I figured that speech-signals sent through the ISDN-network were data-signals after all.   And as I could use my ISDN-plugin-board to transfer data over this network, I researched ways to use this board to receive and send audio/speech-signals by software, to implement my own answering-machine application.

A couple of months later I had actually succeeded in creating such a software, called ISDNTalk – my first project done for Windows 3.1 using Borland C++.  Funny enough, my previous interest in Fourier-transforms payed off, since I was able to create my own DTMF-detection-algorithm which I needed for remote retrieval of speech-messages.

My own company

The news of this software spread around the ISDN-card producing-community in Germany pretty fast and soon many businesses wanted to purchase my application.  So without planning to do so, I had actually succeeded in creating a nice startup-company 😉

Some time went by and I met some guys in Wolfsburg who were also running their own business developing software applications (ironically they developed the succesor of my hairstyle simulation-software for Windows).

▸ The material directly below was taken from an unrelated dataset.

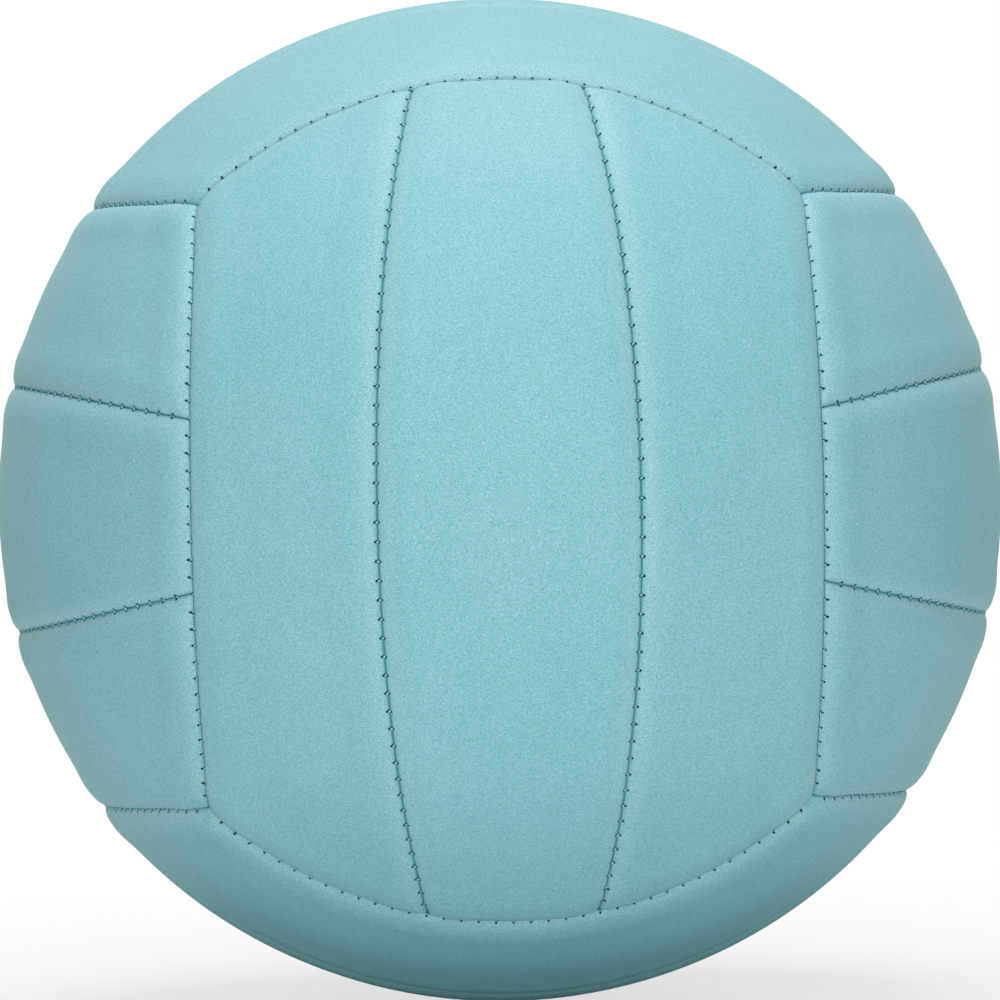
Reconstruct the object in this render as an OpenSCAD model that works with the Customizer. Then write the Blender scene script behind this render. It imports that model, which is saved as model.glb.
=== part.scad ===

We decided to get together to develop all kinds of voice & fax communication applications for the ISDN-network and have done so ever since.  In present years we have migrated lots of our business over to use VoIP instead of ISDN, but the general direction which started 20 years ago is still the same.

Rediscovering music

Late in 2001, I was introduced to a very special girl: Sonja.  We were set up by a common friend of ours and we soon found ourselves to be the perfect match 🙂

Sonja who has a classical vocal training and piano lessons, bewitched me amongst other things also with her beautiful voice.

The next stage of my life had started and one of the “collaterals” was that my previous interest in creating music had reawoken.

In a pretty short timeframe I got to be some kind of “gearjunky”, getting together all that is necessary to create our own project-studio: synthesizers, stagepianos, microphones, outboard-equipment, converters, studio-monitors, mixing-consoles and a pretty decent number of musical software (like Cubase, virtual instruments, virtual effects) started to accumulate.

Sonja who was still studying to be an industrial designer in Braunschweig started up two bands, which I accompanied as roadie & mixing-engineer at concerts and studio-engineer for promo-CDs.

During that time I often found the need for computer-tools for music-production which did not exist yet.  So I also created some private “pet-projects” to develop some stuff that could be used in this area.

This is the main reasons why I have created this website as a home to my private software projects.  Perhaps you will find some of the tools on this site useful.

Present

On midsummer 2008, Sonja and I got married – it was a beautiful celebration and we cherish our looks back at that day very often.

Soon afterwards we have bought a house in a suburb of Wolfsburg.  After a year of reconstruction, we moved in and we now have the luxury of using some rooms just for making music – and all that without disturbing any neighbours…

In late September of 2010 our daughter Lena was born.  Though we could do with a little more sleep – we really do cherish every single moment with this cute little person 🙂

…fast forward two years – time really flies by…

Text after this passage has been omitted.